XML.com: XML From the Inside Out
oreilly.comSafari Bookshelf.Conferences.

advertisement

DOM and SAX Are Dead, Long Live DOM and SAX
by Kendall Grant Clark | Pages: 1, 2

The Social Dominance of DOM

Len Bullard, in a follow up to his own question, gave a bit more insight into why he'd asked it.

I'm curious about this subject because I keep seeing people who learn just the barebones, get to DOM, then use it for everything...Is XML just that hard to learn, too obscure, too different, or is this just ossification brought on by years of copying code and not looking beneath?

Which offers another way of looking at this issue. In addition to the (for some) psychological oddness of SAX, there's also a kind of social dominance of the DOM. It is, after all, the W3C's blessed XML processing API. It has vastly more corporate marketing and sales and training resources behind it.

Some people who answered Bullard's question suggested that they knew of XML programmers, who were competent using DOM, who simply did not know about SAX at all.

Several others mentioned the issue of programming platform dominance, which, in the XML world, comes down to Microsoft and Java, both of which are rather DOM-friendly, even if for different reasons.

Michael Brennan fingered a very crucial reason for DOM being very widely used:

The case of MSXML offers another good example of why many programmers use the DOM. Microsoft's DOM includes integrated XPath support. Developers can load XML into a DOM, then easily query the structure with XPath to extract the data they are after. Switching to SAX adds substantial complexity to the code, which now has to deal with state management strategies to keep track of where it is in the document at any moment.

I've found many developers in the Microsoft world take the integrated XPath support for granted and don't realize that it is not a standard DOM feature (yet).

Which actually suggests that sometimes, perhaps often, XPath is just the right tool for the job, and its association -- whether formal or informal -- with DOM matters. But in looking for reasons for DOM's overuse at the expense of wider SAX usage, it's hard to overestimate the degree to which the dominant client-side computing platform, the dominant web browser, and one of the dominant server platforms are all Microsoft products, that MSXML is widely used in all three products, and that it is DOM and XPath-friendly.

The utility of XPath suggests that its role in the repertoire of XML processing may well expand in the future. Again, Michael Brennan made this point as clearly as anyone.

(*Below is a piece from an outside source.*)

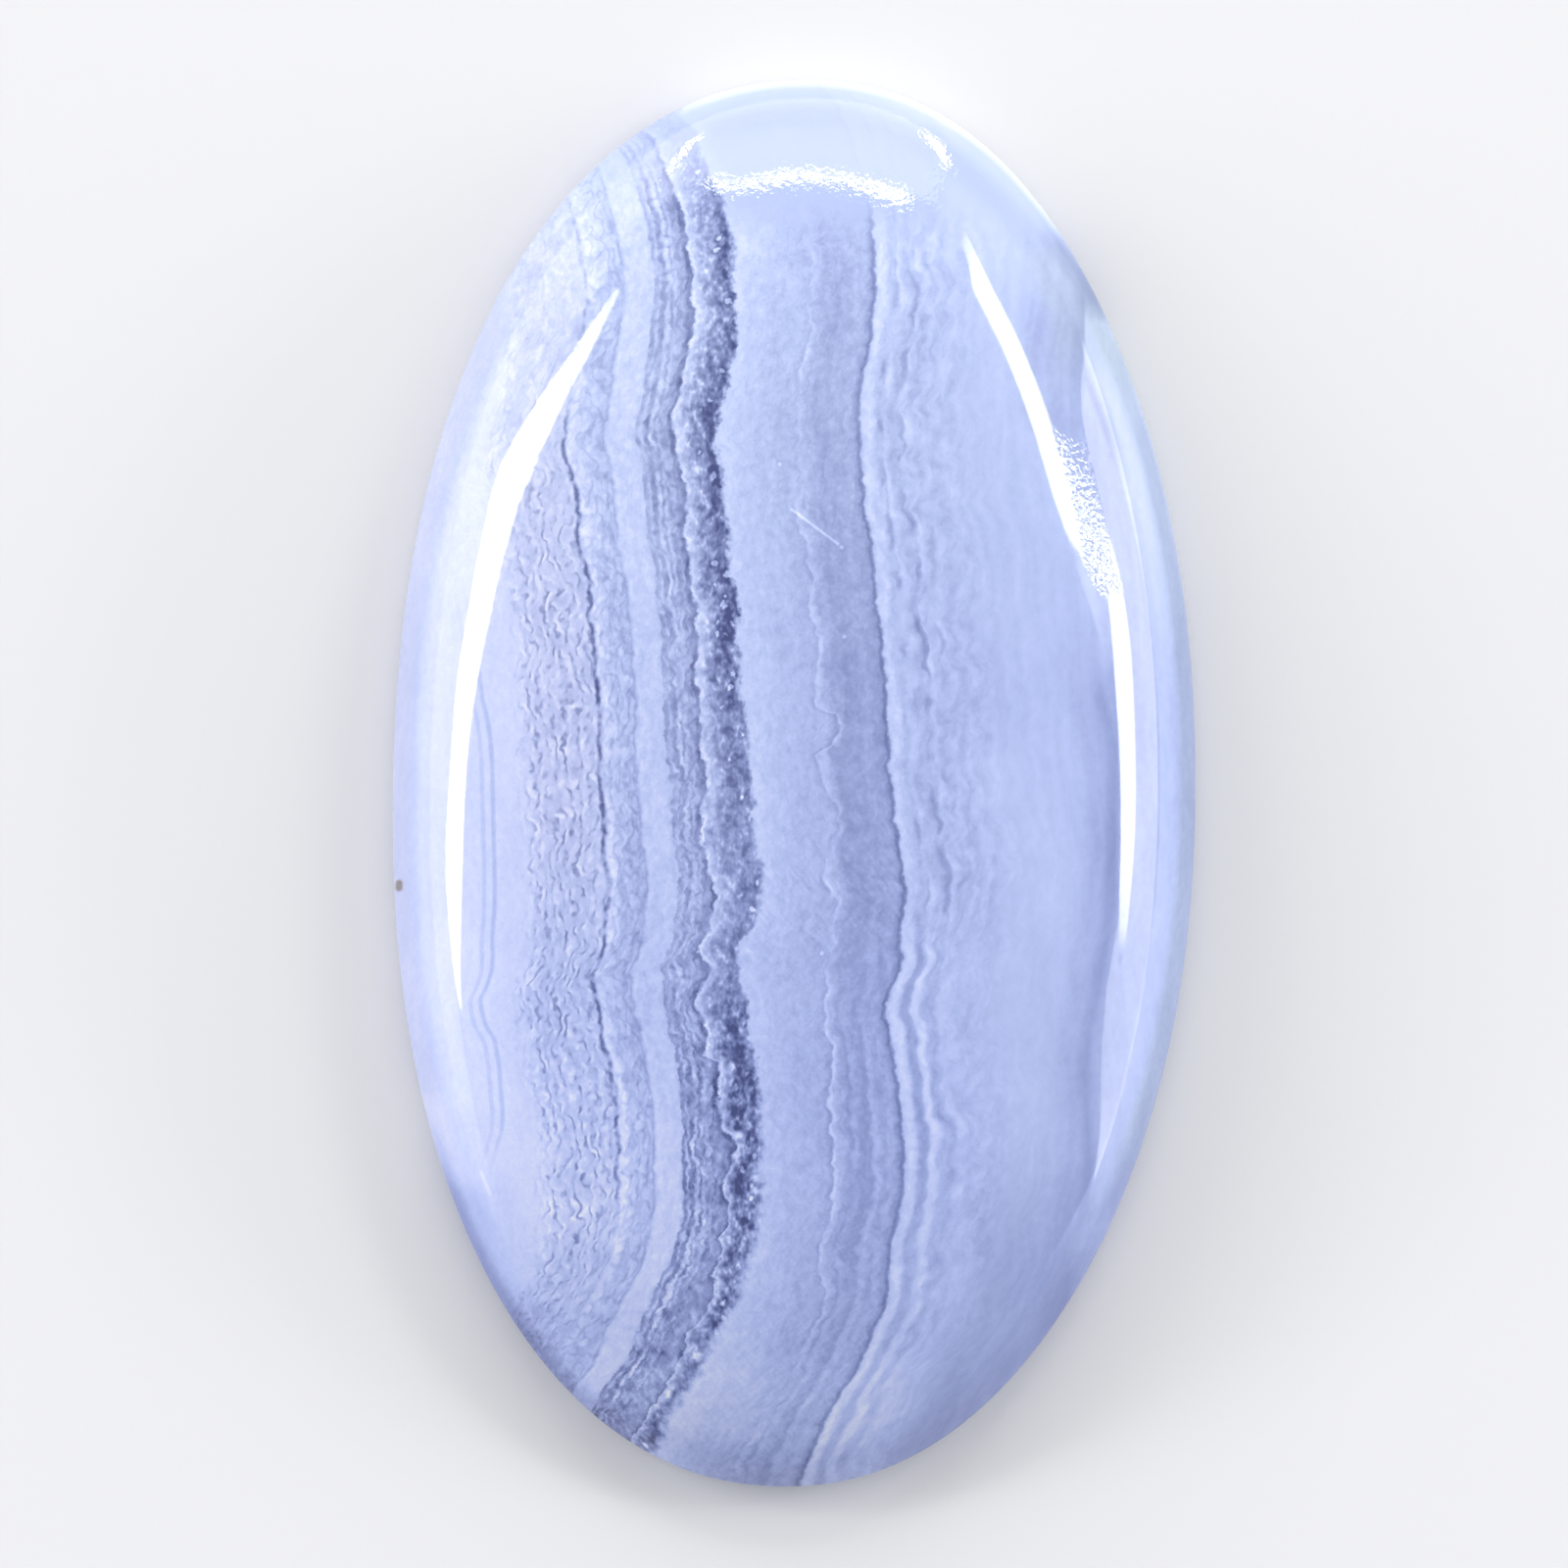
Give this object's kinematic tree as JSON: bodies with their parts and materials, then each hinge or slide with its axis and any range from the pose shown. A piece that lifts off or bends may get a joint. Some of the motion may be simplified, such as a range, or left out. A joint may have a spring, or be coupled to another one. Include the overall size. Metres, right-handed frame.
{
  "type": "blue lace agate cabochon",
  "caption": "Long oval cabochon of blue lace agate with a flat back, a low vertical girdle and an even polished dome, banded in pale blue, white and dark slate.",
  "frame": {"origin": "centre of the flat back, on the surface that the stone lies on", "axes": "+Y along the stone's long axis, towards the end that the picture shows at the top; +X across it, to the right as seen from the dome's side; +Z out of the flat back, up through the dome"},
  "size_m": [0.0274, 0.048, 0.007],
  "materials": {
    "agate": "polished"
  },
  "bodies": {
    "root": {"cabochon": "agate"}
  },
  "joints": []
}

I've been eyeing the dom4j, SAXPath, and Jaxen stuff with great interest, lately...[T]his notion of registering a handler to match subtrees based on XPath is very interesting. Using XPath as the glue between object models that can support an infoset abstraction is also very interesting. We commonly load XML into a DOM just so we can leverage XPath. We use tools for mapping XML elements/attributes to internal data structures and functions using XPath expressions. It would be great to have that same abstraction and ease of implementation without having to load a DOM to do it...

I hope this sort of approach gains wider acceptance and adoption. I think having the sort of abstraction that Jaxen affords offers far greater potential in the long run than looking toward the DOM (or even SAX) as the glue between XML and other object models.

In the open source community, XML programming often means Java programming. Of course open source languages, like Perl and Python and many others, have good or even excellent XML support. But Java is at the top of the heap in terms of number of tools, corporate support for those tools, number of training materials, and so on. While SAX support is very good in Java, there is an embarrassment of riches from which to choose when considering Java DOM programming, as Bob McWhirter suggested.

I think that in the open-source Java world, focus has been more on the infoset than on any given object-model. Since we have JDOM, dom4j, EXML, along with normal DOM, and only certain utilities are supported under certain models (ie, Xalan won't work with dom4j Documents directly), there's been a lot of work on translating one model to another.

Then, you have things like dom4j's ElementHandler interfaces, which allow folks who are used to processing object trees deal appropriately with very large datasets. You can register a handler to match particular subtrees. Do whatever processing you need (including XPath expressions), and then detach the sub-tree, freeing up memory for the rest of the parse...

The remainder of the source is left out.